Sejujurnya aku bingung hendak menuliskan apa di sini, pikiranku kalut, gabut, karena perasaan jengah menunggumu yang tak pernah kenal waktu. Kadang, aku benar-benar menikmati suasana seperti ini. Dimana hati, pikiranku benar-benar mensyukuri sebuah perasaan rindu yang tidak tertahankan. Menangis sendirian, lalu sebentar kemudian mengecek hp berkali-kali barangkali ada pesan singkat darimu. Tapi, notif lampu-lampu menyala itu bukan darimu. Sesekali aku menari tanpa sadar dengan tuts-tuts keyboard yang sudah lama menemaniku. Menjadi sahabatku yang paling tahu, bagaimana sabarnya hati menunggumu. Anehnya, hari ini tidak menikmati suasana rindu seperti kemarin-kemarin. Kau tahu kenapa? stok sabarku mungkin sebentar lagi habis. Kapan kau akan menchargenya?semisal semacam sapaan "hai" di suatu petang, saat aku terlelap dalam lelahku. Senyum manis di suatu pagi saat mataku mulai menerima pesan singkat dengan bahagia, adalah tanda syukur paling sederhana merayakan rindu.

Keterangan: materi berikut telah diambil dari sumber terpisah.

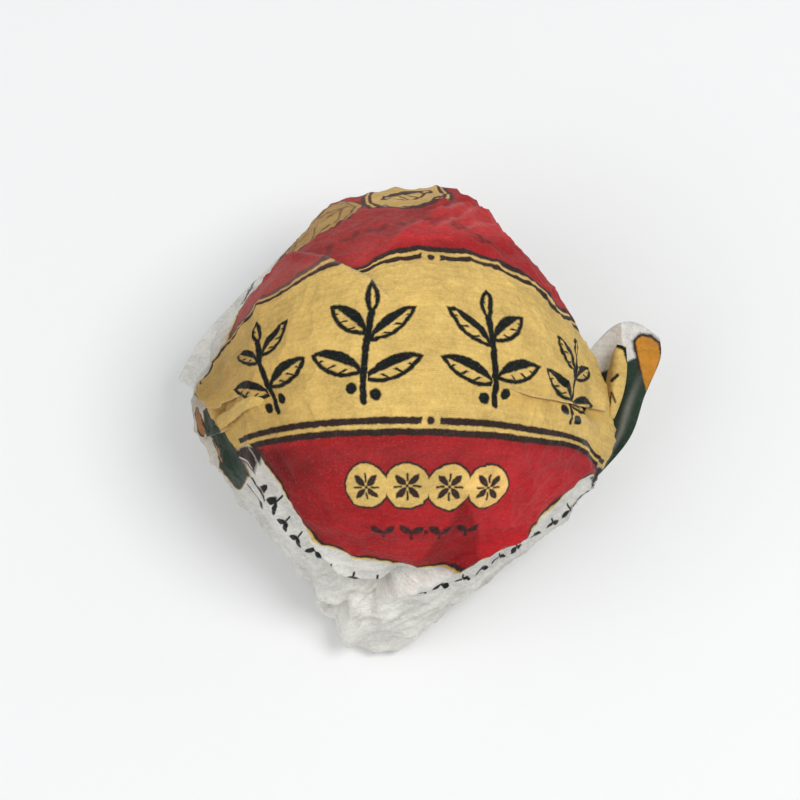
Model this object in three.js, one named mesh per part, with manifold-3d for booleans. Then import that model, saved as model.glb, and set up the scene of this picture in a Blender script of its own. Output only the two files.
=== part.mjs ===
// A pearl of pressed pu-erh tea shut in a square of printed cotton paper.
// The paper is drawn tight over the ball, stands off it in tents where its edges are pulled out,
// and is gathered in turning pleats underneath. Two loose folds stand out at the sides, a curled
// ear on the right and a flat flap on the left, and the gathered end lies in front as a tail.
// Millimetres, +Z up. The part rests at z = 0 with the origin in the middle of its outline.
import * as THREE from "three";
import { mergeVertices } from "three/addons/utils/BufferGeometryUtils.js";
import Module from "manifold-3d";

const wasm = await Module();
wasm.setup();

// The ball with its paper, and where its middle stands
const pearl = {
  radius: 12.5,
  centre: new THREE.Vector3(-0.89, -0.29, 12.7),
  detail: 17,
};

// Where the paper is pulled off the ball: bearing and pitch in degrees from the ball's middle,
// bearing 0 to the right and 90 to the back, and the reach of each corner in millimetres
const corners = {
  shoulder: { bearing: 128, pitch: 2, reach: 13.5 },
  crownLeft: { bearing: 110, pitch: 2, reach: 14.8 },
  crownMiddle: { bearing: 93, pitch: 1, reach: 15.4 },
  crown: { bearing: 77, pitch: 0, reach: 16.3 },
  backRight: { bearing: 67, pitch: 12, reach: 14 },
  rightUpper: { bearing: 11, pitch: -1, reach: 13.6 },
  rightMiddle: { bearing: -1, pitch: -6, reach: 14.5 },
  rightLower: { bearing: -13, pitch: -13, reach: 15.4 },
  rightFront: { bearing: -34, pitch: -23, reach: 14.5 },
  tailRight: { bearing: -91, pitch: -38, reach: 18.9 },
  tailLeft: { bearing: -99, pitch: -37, reach: 19.5 },
  frontLeft: { bearing: -107, pitch: -37, reach: 18.8 },
  frontWaist: { bearing: -114, pitch: -36, reach: 16.6 },
  leftFront: { bearing: -127, pitch: -34, reach: 15.1 },
  leftLower: { bearing: -168, pitch: -24, reach: 15.2 },
  leftUpper: { bearing: 175, pitch: -18, reach: 16.0 },
};
// Each corner in the list is joined to the next by a taut edge of paper
const stepsAlongEdge = 6;

// Sharp folds in the drawn paper, from one bearing and pitch to another. A fold stands up or,
// with a height below zero, sinks in, over one width on its left side and another on its right
const folds = [
  { name: "overlap low", from: [129, 12], to: [126, 36], height: 0.45, widths: [1.1, 5] },
  { name: "overlap middle", from: [126, 36], to: [123, 57], height: 0.45, widths: [1.1, 5] },
  { name: "overlap high", from: [123, 57], to: [116, 76], height: 0.3, widths: [1.1, 4] },
  { name: "crown fold", from: [71, 19], to: [107, 62], height: 0.35, widths: [1.3, 2.5] },
  { name: "band valley", from: [-4, 2], to: [-24, 54], height: -0.4, widths: [0.9, 1.6] },
  { name: "low valley", from: [-123, 7], to: [-110, -19], height: -0.6, widths: [1.2, 1.4] },
  { name: "low fold", from: [-40, -13], to: [-82, -20], height: 0.35, widths: [1.2, 1.2] },
];

// The pocket where the paper is pinched in at the left end of the band
const pinch = { bearing: -171, pitch: 18, reach: 12.6, size: [0.9, 0.45, 1.6], turn: 12 };

// The gathered pleats under the ball
const pleats = {
  count: 11,
  height: 0.9,
  startAngle: 64, // degrees up from the bottom, where they begin
  fullAngle: 30, // where they reach their full height
  turns: 0.16, // how far they wind round on their way to the middle
  footAngle: 24, // where they start to bunch up into the foot that the pearl rests on
  footHeight: 1.1,
};

// Loose folds of several layers of paper, each thin and of one thickness
const stackThickness = 0.45;
const ear = {
  root: [
    [11.8, -4.1, -5.2],
    [12.6, -1.2, -3.2],
    [12.4, 3.2, -2.0],
  ],
  rim: [
    [13.4, -4.6, -5.8],
    [15.4, -1.9, -4.0],
    [16.7, 0.8, -2.5],
    [17.9, 3.1, -1.8],
    [18.0, 4.7, -1.9],
  ],
  scoop: 1.9, // how far the far end bulges out
  valley: 1.1, // how deep it is cupped
};
const innerLip = { foot: [13.6, -1.3, -1.9], tip: [14.8, 3.6, 0], width: 1.3 };
const sideFlap = {
  root: [
    [-6.5, 9.9, 0.5],
    [-9.3, 6.6, -2.7],
    [-12.2, 2.2, -6.3],
  ],
  rim: [
    [-8.4, 10.2, 1.2],
    [-11.6, 8.4, -2.5],
    [-14.4, 6.1, -5.0],
    [-16.0, 4.2, -7.5],
  ],
};
const knot = { at: [-5.1, -11.2, -10.8], size: [1.2, 1.5, 1.1] };

const degree = Math.PI / 180;

// A unit vector for a bearing and a pitch
function directionOf({ bearing, pitch }) {
  return new THREE.Vector3(
    Math.cos(pitch * degree) * Math.cos(bearing * degree),
    Math.cos(pitch * degree) * Math.sin(bearing * degree),
    Math.sin(pitch * degree),
  );
}

// Points along every taut edge, from the ball's middle
function edgePoints() {
  const ends = Object.values(corners).map((corner) => directionOf(corner).multiplyScalar(corner.reach));
  const points = [ends[0]];
  for (let i = 1; i < ends.length; i++)
    for (let step = 1; step <= stepsAlongEdge; step++)
      points.push(ends[i - 1].clone().lerp(ends[i], step / stepsAlongEdge));
  return points.filter((point) => point.length() > pearl.radius);
}
const tautPoints = edgePoints();

// Paper pulled from the ball to a point is a cone that leaves the ball without a kink
function tentReach(direction, point) {
  const apart = direction.angleTo(point);
  const contact = Math.acos(pearl.radius / point.length());
  return apart < contact ? pearl.radius / Math.cos(contact - apart) : pearl.radius;
}

const foldLines = folds.map(({ from, to, height, widths }) => {
  const start = directionOf({ bearing: from[0], pitch: from[1] });
  const end = directionOf({ bearing: to[0], pitch: to[1] });
  return { line: new THREE.Line3(start, end), left: start.clone().cross(end), height, widths };
});

// A fold is highest on its own line and fades out on each side at its own rate
function foldHeight(direction, { line, left, height, widths }) {
  const nearest = line.closestPointToPoint(direction, true, new THREE.Vector3());
  const apart = pearl.radius * direction.angleTo(nearest);
  const width = direction.dot(left) > 0 ? widths[0] : widths[1];
  return height * Math.exp(-((apart / width) ** 2));
}

// Ridges that wind in to the middle of the underside
function pleatHeight(direction) {
  const fromBottom = 90 + Math.asin(direction.z) / degree;
  const { startAngle, fullAngle, count, turns, height, footAngle, footHeight } = pleats;
  const strength = THREE.MathUtils.smoothstep(startAngle - fromBottom, 0, startAngle - fullAngle);
  const around = Math.atan2(direction.y, direction.x) / (2 * Math.PI);
  const phase = count * (around + turns * (1 - fromBottom / startAngle)) + 0.3 * Math.sin(around * 4 * Math.PI);
  const wave = 1 - Math.abs(2 * (phase - Math.floor(phase)) - 1);
  const bunch = THREE.MathUtils.smoothstep(footAngle - fromBottom, 0, footAngle / 2);
  return height * strength * (wave - 0.35) + footHeight * bunch;
}

function bodyReach(direction) {
  const taut = Math.max(...tautPoints.map((point) => tentReach(direction, point)));
  const folded = foldLines.reduce((sum, fold) => sum + foldHeight(direction, fold), 0);
  return taut + folded + pleatHeight(direction);
}

function bodyGeometry() {
  const geometry = new THREE.IcosahedronGeometry(1, pearl.detail);
  const position = geometry.getAttribute("position");
  const direction = new THREE.Vector3();
  for (let i = 0; i < position.count; i++) {
    direction.fromBufferAttribute(position, i).normalize();
    direction.multiplyScalar(bodyReach(direction));
    position.setXYZ(i, direction.x, direction.y, direction.z);
  }
  return geometry;
}

// The hollow of the pinch, a lens let into the paper
function pinchGeometry() {
  const geometry = new THREE.IcosahedronGeometry(1, 4).scale(...pinch.size);
  geometry.rotateX(pinch.turn * degree).rotateY(-pinch.pitch * degree).rotateZ(pinch.bearing * degree);
  return geometry.translate(...directionOf(pinch).multiplyScalar(pinch.reach).toArray());
}

// A thin closed sheet: point(a, b) gives its face for a and b from 0 to 1
function sheetGeometry(point, rows, columns, thickness) {
  const nudge = 1e-3;
  const front = [];
  const back = [];
  for (let i = 0; i <= rows; i++)
    for (let j = 0; j <= columns; j++) {
      const a = i / rows;
      const b = j / columns;
      const along = point(Math.min(a + nudge, 1), b).sub(point(Math.max(a - nudge, 0), b));
      const across = point(a, Math.min(b + nudge, 1)).sub(point(a, Math.max(b - nudge, 0)));
      const normal = across.cross(along).normalize();
      front.push(point(a, b));
      back.push(point(a, b).addScaledVector(normal, -thickness));
    }
  const width = columns + 1;
  const offset = front.length;
  const index = [];
  const quad = (p, q, r, s) => index.push(p, q, r, p, r, s);
  for (let i = 0; i < rows; i++)
    for (let j = 0; j < columns; j++) {
      const p = i * width + j;
      quad(p, p + 1, p + width + 1, p + width);
      quad(offset + p, offset + p + width, offset + p + width + 1, offset + p + 1);
    }
  const rim = [];
  for (let j = 0; j < columns; j++) rim.push(j);
  for (let i = 0; i < rows; i++) rim.push(i * width + columns);
  for (let j = columns; j > 0; j--) rim.push(rows * width + j);
  for (let i = rows; i > 0; i--) rim.push(i * width);
  rim.forEach((p, n) => {
    const q = rim[(n + 1) % rim.length];
    quad(q, p, offset + p, offset + q);
  });
  const geometry = new THREE.BufferGeometry().setFromPoints([...front, ...back]);
  geometry.setIndex(index);
  return geometry;
}

const curveThrough = (points) =>
  new THREE.CatmullRomCurve3(points.map((p) => new THREE.Vector3(...p)));

// The curled ear: a leaf cupped down its middle, whose far end bulges out like a scoop
function earGeometry() {
  const root = curveThrough(ear.root);
  const rim = curveThrough(ear.rim);
  const outward = new THREE.Vector3(0, 0.94, 0.34);
  const down = new THREE.Vector3(-0.3, 0.34, -0.94).normalize();
  const point = (a, b) => {
    const bulge = Math.sin(Math.PI * b);
    const cup = ear.valley * bulge * Math.sin(Math.PI * Math.min(a + 0.15, 1));
    return root
      .getPoint(a)
      .lerp(rim.getPoint(a), b)
      .addScaledVector(outward, ear.scoop * bulge * a ** 4)
      .addScaledVector(down, cup);
  };
  return sheetGeometry(point, 14, 8, stackThickness);
}

// The small lip of paper that stands in front of the ear
function lipGeometry() {
  const foot = new THREE.Vector3(...innerLip.foot);
  const tip = new THREE.Vector3(...innerLip.tip);
  const sideways = new THREE.Vector3(0.95, -0.1, -0.25).normalize();
  const point = (a, b) => {
    const breadth = innerLip.width * (0.25 + Math.sin(Math.PI * (0.1 + 0.8 * a)));
    return foot.clone().lerp(tip, a).addScaledVector(sideways, breadth * (b - 0.5));
  };
  return sheetGeometry(point, 6, 3, stackThickness);
}

function sideFlapGeometry() {
  const root = curveThrough(sideFlap.root);
  const rim = curveThrough(sideFlap.rim);
  const point = (a, b) => rim.getPoint(a).lerp(root.getPoint(a), b);
  return sheetGeometry(point, 8, 4, stackThickness);
}

function knotGeometry() {
  return new THREE.IcosahedronGeometry(1, 3).scale(...knot.size).translate(...knot.at);
}

// A closed geometry as a solid that can be joined
function solidFrom(geometry) {
  const bare = geometry.clone();
  bare.deleteAttribute("normal");
  bare.deleteAttribute("uv");
  const merged = mergeVertices(bare, 1e-4);
  const solid = new wasm.Manifold(
    new wasm.Mesh({
      numProp: 3,
      vertProperties: merged.getAttribute("position").array,
      triVerts: new Uint32Array(merged.index.array),
    }),
  );
  if (solid.volume() < 0) throw new Error("a piece is inside out");
  return solid;
}

function geometryFrom(solid) {
  const { numProp, vertProperties, triVerts } = solid.getMesh();
  if (numProp !== 3) throw new Error("only positions were expected");
  const geometry = new THREE.BufferGeometry();
  geometry.setAttribute("position", new THREE.BufferAttribute(vertProperties, 3));
  geometry.setIndex(new THREE.BufferAttribute(triVerts, 1));
  geometry.computeVertexNormals();
  return geometry;
}

const pieces = [bodyGeometry(), earGeometry(), lipGeometry(), sideFlapGeometry(), knotGeometry()];
const joined = pieces
  .map(solidFrom)
  .reduce((whole, piece) => whole.add(piece))
  .subtract(solidFrom(pinchGeometry()))
  .trimByPlane([0, 0, 1], -pearl.centre.z);

const printedPaper = new THREE.MeshStandardMaterial({ color: 0xb4373c, roughness: 0.85, metalness: 0 });
const wrappedPearl = new THREE.Mesh(geometryFrom(joined), printedPaper);
wrappedPearl.name = "wrapped_pearl";
wrappedPearl.position.copy(pearl.centre);

const group = new THREE.Group();
group.add(wrappedPearl);
export default group;
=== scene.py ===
import math

import bmesh
import bpy
import numpy as np
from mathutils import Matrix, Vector, noise


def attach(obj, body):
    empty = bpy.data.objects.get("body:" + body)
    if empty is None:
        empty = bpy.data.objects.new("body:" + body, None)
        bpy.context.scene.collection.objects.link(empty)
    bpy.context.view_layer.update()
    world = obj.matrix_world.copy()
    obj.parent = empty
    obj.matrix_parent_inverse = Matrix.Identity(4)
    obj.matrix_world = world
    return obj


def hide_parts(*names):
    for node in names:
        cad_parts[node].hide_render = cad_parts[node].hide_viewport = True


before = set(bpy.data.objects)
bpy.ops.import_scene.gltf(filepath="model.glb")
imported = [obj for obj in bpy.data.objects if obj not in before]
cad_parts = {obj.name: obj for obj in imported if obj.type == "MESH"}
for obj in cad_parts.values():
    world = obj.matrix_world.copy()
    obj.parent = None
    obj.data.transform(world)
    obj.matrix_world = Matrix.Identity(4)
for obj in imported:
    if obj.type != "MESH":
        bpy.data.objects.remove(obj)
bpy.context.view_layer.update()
mm = 0.001

# The pearl: a ball of pressed tea with one sheet of printed paper drawn over it. Lengths are in
# millimetres and points are counted from the ball's middle until a mesh is written.
pearl = {
    "radius": 12.5,
    "centre": (-0.89, -0.29, 12.7),
    "divisions": 7,
    "fineSide": 0.2,  # faces that look up at the camera more than this are divided once more
    "fineTail": 0.9,  # and so are those this near to the tail
    "tail": (-95, -30),  # its bearing and pitch
    "lumpHeights": (0.17, 0.1),
    "lumpSizes": (4.2, 1.9),
}
radius = pearl["radius"]
centre = np.array(pearl["centre"])

# The camera's side, and the picture plane that the loose folds' print is drawn on
view = {
    "elevation": 70,
    "distance": 330,
    "lens": 213.8,
    "offMiddle": 0.347,  # the ball stands this far right of the picture's middle, and above it
}
tilt = math.radians(view["elevation"])
rightWay = np.array([1, 0, 0])
upWay = np.array([0, math.sin(tilt), math.cos(tilt)])
cameraWay = np.array([0, -math.cos(tilt), math.sin(tilt)])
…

Kamu kan tahu, aku ini paling bisa mengendalikan hati dengan cara menyibukkan diri. Namun, lagi-lagi harus kukatakan padamu bahwa stok sabarku sedang di ujung batas. Meski berkali-kali aku mengisi waktuku dengan beragam aktivitas, tetap saja namamu menggaung di telingaku, mengurangi kadar fokus di tengah-tengah kesibukanku. Rindu kadang sejahat itu, mencuri kesadaranku tanpa kenal waktu.
Kamu tahu, kenapa aku masih bertahan dalam merindu? karena barangkali rindu itu obat untukku. Obat dari penyakit malas, obat dari rasa benci, obat dari rasa dendam, obat untuk meningkatkan stamina, obat untuk segalanya. Rindu itu soal waktu, waktu yang tertunda dari sebuah perjumpaan yang paling ditunggu. Rindu itu soal kamu. Kamu yang mengingatkan segalanya untuk berubah menjadi lebih baik. Katakanlah rindu itu tak kan berakhir, tapi jejak baikmu tak pernah lekang dalam ingatan.
Kau sejenis manusia apa? menguras tenaga hanya dengan meninggalkan namamu saja di hati? Lalu kau menitip namamu sendiri di ujung dahi untuk kulafadzkan di saat kening ini mulai bersimbah kaku di atas sejadah. Ah sudahlah, rindu itu kadang begini, membuat seseorang menulis sesuatu dengan berantakan. Tapi aku bisa apa? mau berteriak macam orang gila manggil namamu pun kau tak mungkin datang saat itu juga. mau menangis seberapa lama pun kau pun tak bakal datang menghapus air mataku detik itu juga. Aku cuma bisa menulis di sini, menulis kacau sekacau pikiranku, segalau perasaanku. Tapi lama-lama aku menikmatinya, mensyukurinya, tak lagi bosan menunggu hingga waktu memberitahuku kapan saat yang tepat merayakan rindu denganmu.
#catatan mahasiswa rantau yang lagi gabut di malam sabtu.